A grouse hunter and an ice fisherman pose for photos in the Boundary Waters Canoe Area Wilderness.
The Boundary Waters Canoe Area Wilderness is home to ruffed grouse, lake trout, and whitetail deer. (Photos—left, Sportsmen for the Boundary Waters, right, Jake Dahlke)

Braxton McCoy, who heads a newly-formed, right-leaning conservation group called the Sage Brush Institute, is also raising alarm bells about Lee's latest bill. "It seems like he's using another pet issue to further whatever end he's actually after," McCoy tells F&S, likening Lee's current bill to his attempt to use the affordable housing crisis to force a massive public land sell off on the American people last summer. "As right wingers, we want the border closed. But I doubt that that's his actual intention here. They want to let DHS bypass NEPA and all of these different protection acts.
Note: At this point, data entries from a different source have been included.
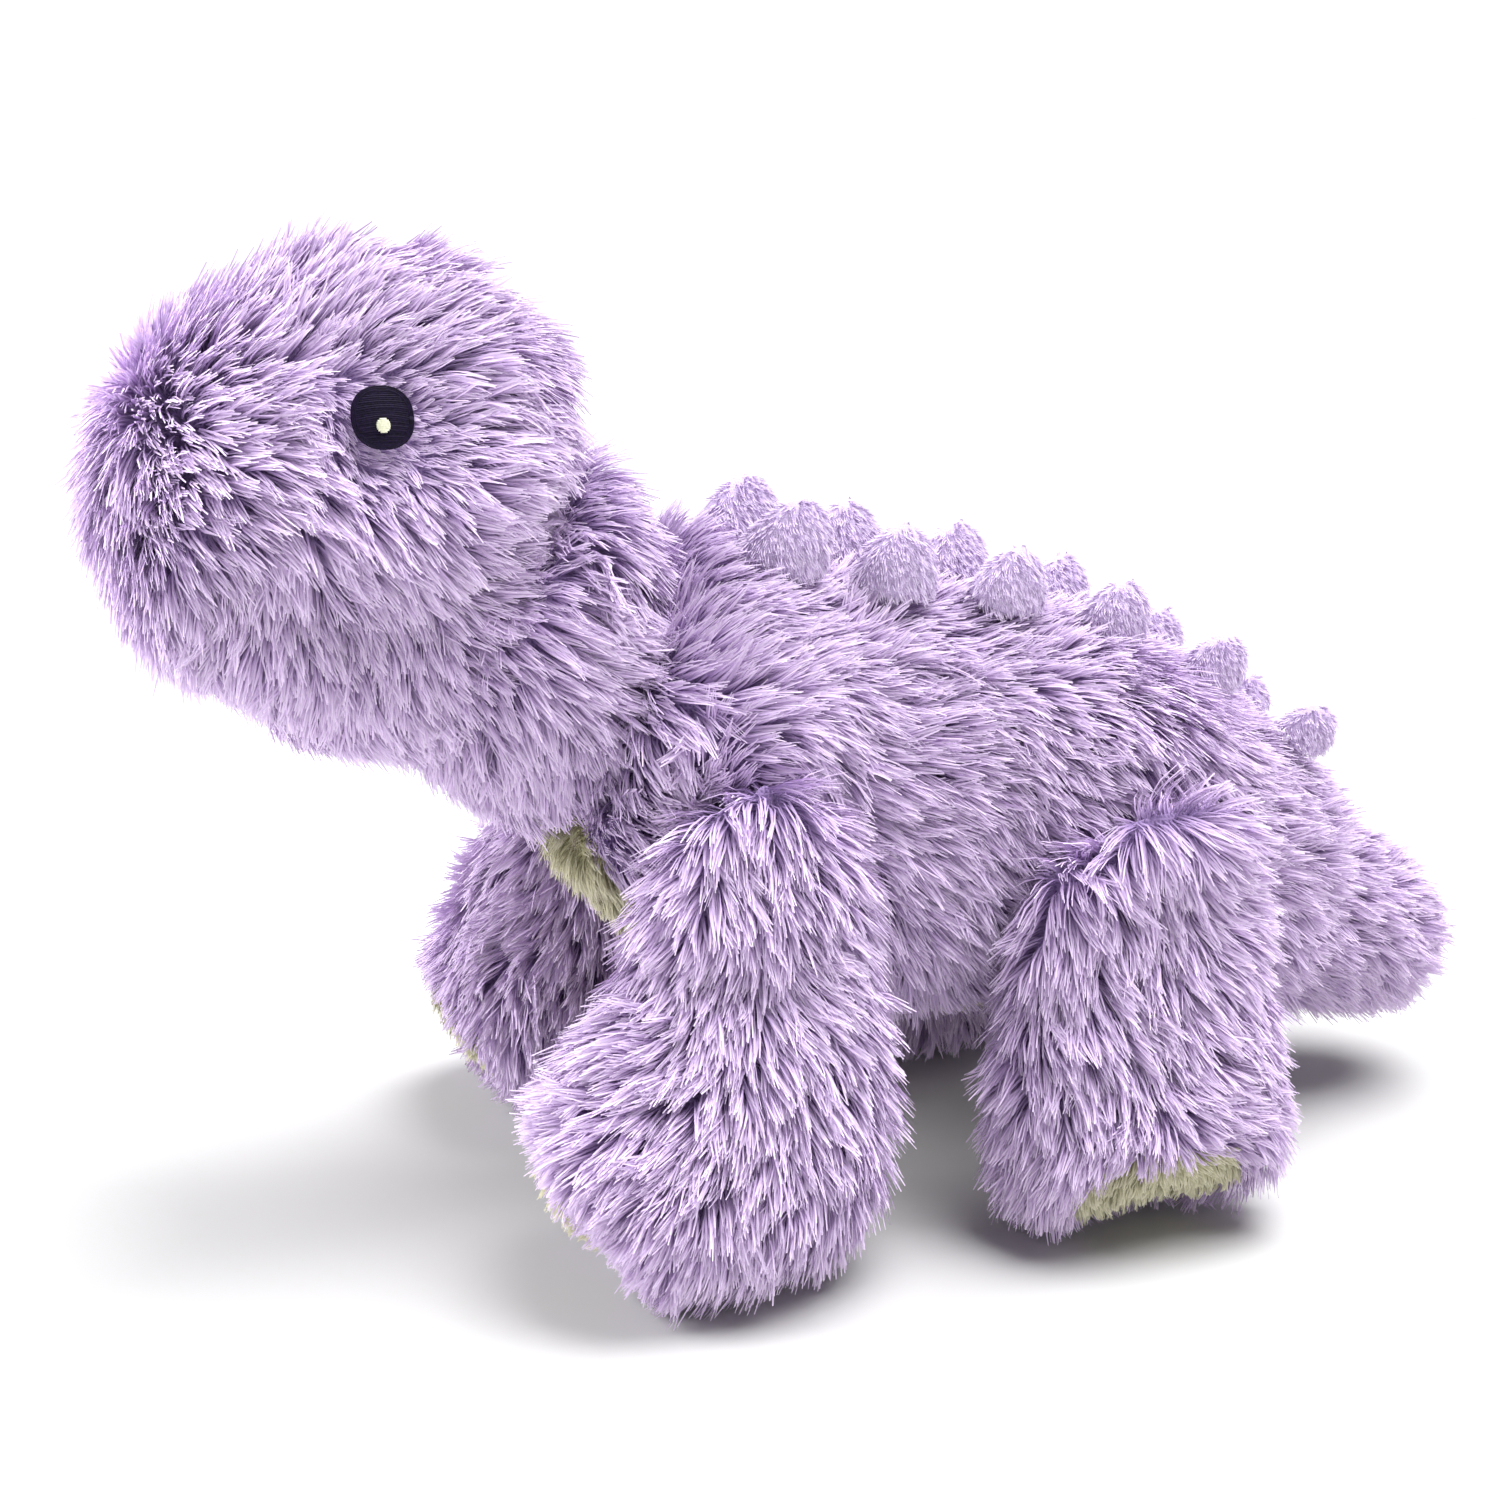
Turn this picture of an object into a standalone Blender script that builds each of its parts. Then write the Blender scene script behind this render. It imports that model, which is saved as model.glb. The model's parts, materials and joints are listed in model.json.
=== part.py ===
"""A stuffed long-necked dinosaur in long-pile plush, with two rows of small stuffed spikes on its back.

It faces -X, its left side is -Y and it stands on the floor at Z = 0. Each cover is cut as sewn panels,
with the pile counted in its thickness, and each holds its own filling.
"""
import math

import bmesh
import bpy
from mathutils import Vector
from mathutils.bvhtree import BVHTree

MM = 0.001

# Cloth, all in millimetres
PILE = 6.0  # cover panel, backing and lying pile together
SEAM = 0.4  # clearance between two sewn panels
LOOSE = 1.4  # clearance between a cover and the stuffing it holds
BAG_LOOSE = 2.0  # the same round the inner bag, whose ends are rounder than the cover
LINER = 1.2  # wall of the inner bag
SOLE_PILE = 4.0  # thickness of a sole

# Trunk, from the neck seam back to the tail seam
TRUNK_SIDE = 36.0  # half width where the legs hang
NECK_SEAM = (-60.0, 118.0)  # X and Z of the middle of the neck seam
TAIL_SEAM = (112.0, 54.0)
NECK_ROOT_UP = 41.0
NECK_ROOT_SIDE = 35.5
TAIL_ROOT_UP = 37.0
TAIL_ROOT_SIDE = 32.0
CHEST_UP = 51.0
BELLY_UP = 52.0
LOIN_UP = 50.0
RUMP_UP = 43.0
BELLY_HALF_ANGLE = 32.0  # how far the cream panel reaches each side of the middle, in degrees
BACK_HALF_ANGLE = 40.0

# Neck and head
NECK_PLAY = 3.6  # room for the neck to nod inside the trunk's front edge
HEAD_SEAM = (-91.0, 144.0)
HEAD_SEAM_RISE = 33.0  # how far the neck's axis points up, in degrees
HEAD_SEAM_UP = 41.0
HEAD_SEAM_SIDE = 36.0
NECK_GAP = 1.0  # gap between neck and head, which turn on each other
SKULL_UP = 53.0
SKULL_SIDE = 40.0
NOSE_X = -171.0
NOSE_Z = 163.0
MUZZLE_CAP = 22.0
EYE_BACK = 47.8  # distance from the nose, along the head
EYE_RISE = 26.0  # degrees round the head, from the side towards the crown
EYE_RADIUS = 6.8
EYE_THICKNESS = 1.6
EYE_RECESS = 5.2  # how deep the shorn patch round the eye lies in the pile
EYE_PATCH = 9.5
GLINT_RADIUS = 1.7
GLINT_THICKNESS = 0.8
GLINT_FORWARD = -0.3  # place of the glint from the middle of the eye
GLINT_DROP = 1.7

# Legs
LEG_PLAY = 0.8  # gap between a leg's inner face and the trunk's side
FRONT_HIP = (-45.0, 88.0)
HIND_HIP = (47.0, 78.0)
FRONT_PAW_LENGTH = 43.0  # half length of the paw, along X
FRONT_PAW_WIDTH = 28.0
HIND_PAW_LENGTH = 37.0
HIND_PAW_WIDTH = 26.0

# Tail
TAIL_PLAY = 3.4
TAIL_LENGTH = 63.0
TAIL_SWELL = 27.0
TAIL_DROP = 22.0  # how far the tail points down, in degrees

# Spikes
SPIKE_PAIRS = 6
FIRST_SPIKE_X = -27.5
LAST_SPIKE_X = 112.5
SPIKE_ROW = 13.0  # distance of each row from the middle
SPIKE_LEAN = 9.0  # degrees outward
SPIKE_SEAT = 1.1  # clearance of a spike's base over the curved cover
FIRST_SPIKE = (18.5, 9.6, 6.8)  # height, half length and half thickness
LAST_SPIKE = (13.0, 7.6, 5.4)


def lerp(a, b, t):
    return a + (b - a) * t


def spline(values, t):
    """Smooth curve through evenly spaced numbers or vectors, t running from 0 to 1."""
    last = len(values) - 1
    place = min(max(t, 0.0), 1.0) * last
    i = min(int(place), last - 1)
    f = place - i
    before = values[i - 1] if i > 0 else values[0] * 2 - values[1]
    after = values[i + 2] if i + 2 <= last else values[last] * 2 - values[last - 1]
    a, b = values[i], values[i + 1]
    return (
        a * 2
        + (b - before) * f
        + (before * 2 - a * 5 + b * 4 - after) * f**2
        + (a * 3 - before - b * 3 + after) * f**3
    ) * 0.5


class Station:
    """One cross-section: its middle, the direction that counts as up, and its radii."""

    def __init__(self, middle, up_dir, up, down, side):
        self.middle = Vector(middle)
        self.up_dir = Vector(up_dir).normalized()
        self.radii = Vector((up, down, side))


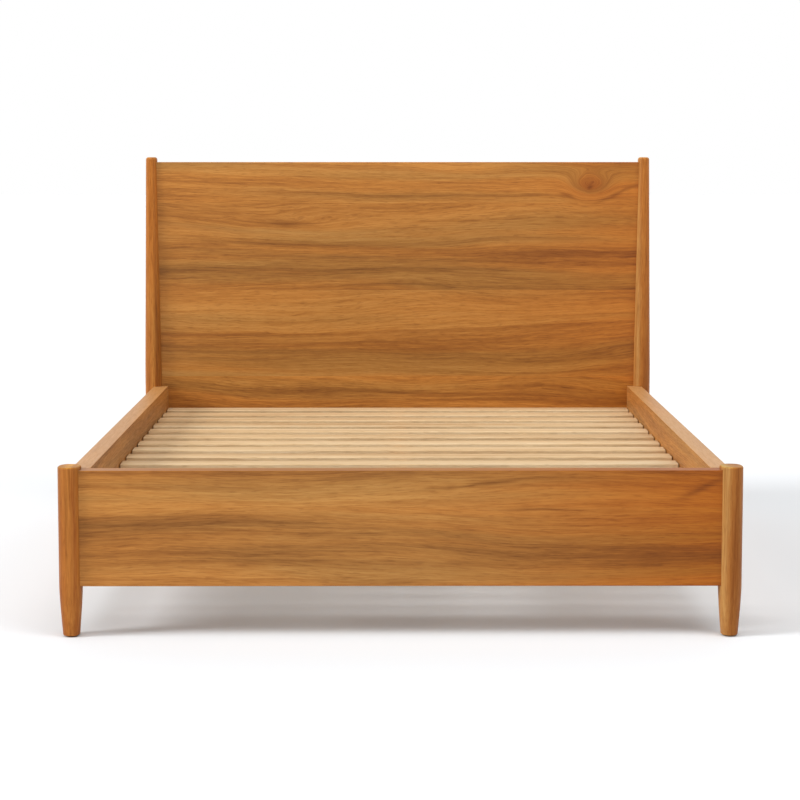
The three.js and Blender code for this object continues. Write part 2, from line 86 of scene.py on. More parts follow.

And why do they need jurisdiction over everything that falls within 100 miles of the northern and southern border."

To put it in perspective, McCoy pointed to federally managed public lands with wilderness protections in northern Montana that are prized for elk, mule deer, bighorn sheep, and other highly sought hunting opportunities. "If you drew a straight line south from the Canadian border, you’d be pretty close to Augusta, which sits at the gates of the Bob Marshall Wilderness complex in the Helena-Lewis and Clark National Forest," he added. "When you add up everything he's asking for with this bill, it's approaching 10 percent of the US land mass."

Read Next: Why Our Best Public Lands for Hunting and Fishing Are At Risk—Again

According to O'Dea, the bill also forces land management agencies (already stretched thin by layoffs and funding cuts) to maintain and monitor new road systems in wilderness areas. "The true aim of this bill is to override the Wilderness Act," he says. "It will codify and build new roads in our wilderness areas and to then hit our federal land agencies—which have already been gutted—with unfunded mandates to manage new roads, which they'll be hard pressed to implement."